The answer is actually that most basic sorting algorithms will perform according to their average case, because they obey at least one of the following two conditions:

  1. A comparison between two unique elements is never made twice in the sort, and/or
  2. In each iteration of the sort, the correct position of at least one element is determined and so that element is never compared again.

For instance, SelectionSort iterates through the sub-list of unsorted elements, finds the "least" and/or "greatest" element (by comparing each one to the greatest so far), places it in its correct position and repeats. As a result, even with a non-deterministic comparator, at the end of every iteration the algorithm will have found a value that it thinks is least or greatest, swaps it with the element in the position it is trying to determine, and never considers that element again, thus it obeys Condition 2. However, an A and B can be compared multiple times during this process (as the most extreme example, consider several passes of SelectionSort on an array that's sorted in reverse order) so it violates Condition 1.

MergeSort obeys Condition 1 but not 2; as sub-arrays are merged, elements in the same sub-array (on the left or right side) are not compared to each other because it has already been determined that the elements on that side of the array are in order among themselves; the algorithm only compares the least unmerged element of each subarray to the other to determine which is lesser and should go next in the merged list. This means that any two unique objects A and B will be compared to each other a maximum of one time, but any given element's "final" index in the full collection is not known until the algorithm is complete.

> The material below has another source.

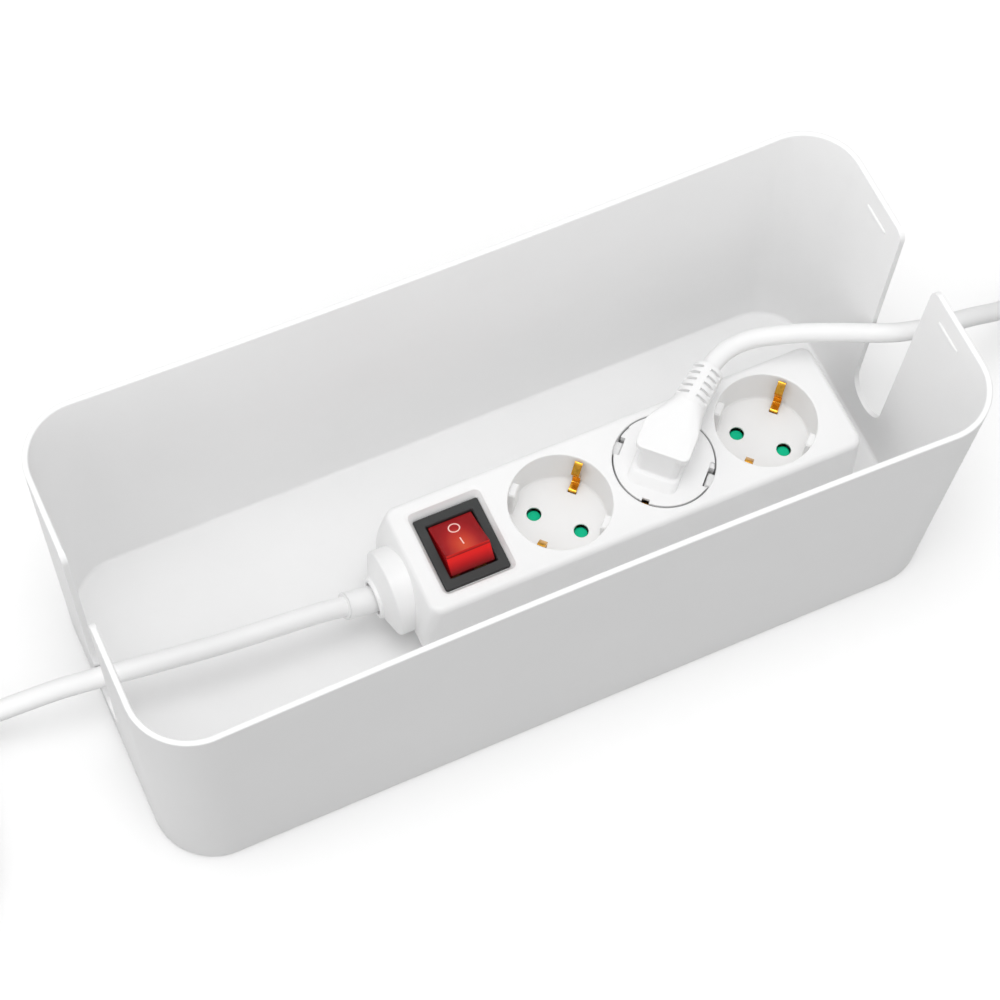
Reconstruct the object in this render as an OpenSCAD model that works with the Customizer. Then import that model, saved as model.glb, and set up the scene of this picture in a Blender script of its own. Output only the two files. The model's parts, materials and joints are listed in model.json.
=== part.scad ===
// Cable management box: an open tub that holds a switched three-way socket strip.
// X runs along the box, Y to its rear and Z up. The origin is the middle of the box's underside.
// Every length is in millimetres.

/* [Box] */
// Length of the tub at its rim
box_l = 322.4; // [310:0.1:360]
// Width of the tub at its rim
box_w = 136.5; // [125:0.1:170]
// Height of the tub
box_h = 123.6; // [110:0.1:150]
// How much each wall leans in from the rim to the floor
box_draft = 3.4; // [1:0.1:5]
// Thickness of the tub's walls
box_wall = 2.2; // [1.6:0.1:3]
// Thickness of the tub's floor
box_floor = 2.5; // [1.6:0.1:4]
// Radius of the tub's upright corners
box_corner_r = 22.9; // [12:0.1:30]
// How far the long walls curve inwards at mid-length
box_bow = 1.6; // [0:0.1:2.5]
// Radius of the rounding under the tub
box_foot_r = 1.5; // [0.5:0.1:2.2]
// Radius of the rounding along the rim
box_rim_r = 0.7; // [0.3:0.1:0.9]

/* [Lead slots] */
// Half-width of a lead slot at its round bottom
slot_r = 10.3; // [8:0.1:14]
// Extra half-width of a slot at the rim
slot_flare = 1.5; // [0:0.1:4]
// Height of the round bottom's centre
slot_z = 28; // [24:0.5:45]
// Radius where a slot runs out into the rim
slot_lip_r = 5; // [2:0.1:8]
// Depth of the snap beads below the rim
bead_drop = 10.5; // [6:0.1:16]
// Height that a snap bead stands out of its wall
bead_h = 0.8; // [0.4:0.1:1.4]
// Length of a snap bead
bead_l = 13; // [8:0.5:18]
// Distance of a snap bead's middle from the slot
bead_y = 27; // [24:0.5:30]

/* [Strip housing] */
// Length of the socket strip at its edges
strip_l = 178.3; // [176:0.1:190]
// Width of the strip at its top edge
strip_w = 47.3; // [46:0.1:52]
// Height of the strip
strip_h = 42; // [40:0.1:46]
// Distance of the strip's left end from the box's middle
strip_left = 39.5; // [36:0.1:48]
// Distance of the strip's middle line in front of the box's middle line
strip_front = 1.8; // [0:0.1:6]
// How much each side widens towards the base
strip_draft = 1.3; // [0.5:0.1:1.8]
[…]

InsertionSort obeys only Condition 1 as well even though its overall strategy and complexity looks more like SelectionSort. Each unsorted element is compared with sorted elements, greatest-first, until one is found that is less than the element under inspection. the element is inserted at that point, and then the next element is considered. The result is that the relative order of any A and B is determined by one comparison, and further comparisons between that A and B are never performed, but the final position of any element cannot be known until all elements are considered.

QuickSort obeys both Conditions. At each level, a pivot is chosen and arranged such that the "left" side contains elements less than the pivot and the "right" side contains elements greater than the pivot. The result of that level is QuickSort(left) + pivot + QuickSort(right) which basically means the position of the pivot element is known (one index greater than the length of the left side), the pivot is never compared to any other element after it has been chosen as a pivot (it may have been compared with previous pivot elements, but those elements are also known and are not included in any subarrays), AND any A and B that end up on opposite sides of the pivot are never compared. In most implementations of pure QuickSort, the base case is one element, at which point its current index is its final index and no further comparisons are made.

The only comparative sort I can think of that wouldn't obey either condition is a non-optimized BubbleSort. If the sort does not accept that the X greatest elements are in their proper place after running X passes, and/or uses a "double-check" pass to verify the list is sorted, the sort will only be considered "done" when the random comparator has returned -1 or 0 for every two adjacent elements in the list during a pass and thus no swaps were performed (an event which, if truly random, would occur with probability $(2/3)^{N-1}$; for a relatively small list of 25 elements, that's a one in 2000 chance, while for 100 elements the probability is 3.7*10-18). As the maximum absolute value of the result of the comparator increases, the probability for any one comparison to return negative or zero decreases towards .5, making the chance to end the algorithm that much less likely (the chance of 99 coin flips all landing heads, which is basically what this boils down to, is 1 in 1.2*1030)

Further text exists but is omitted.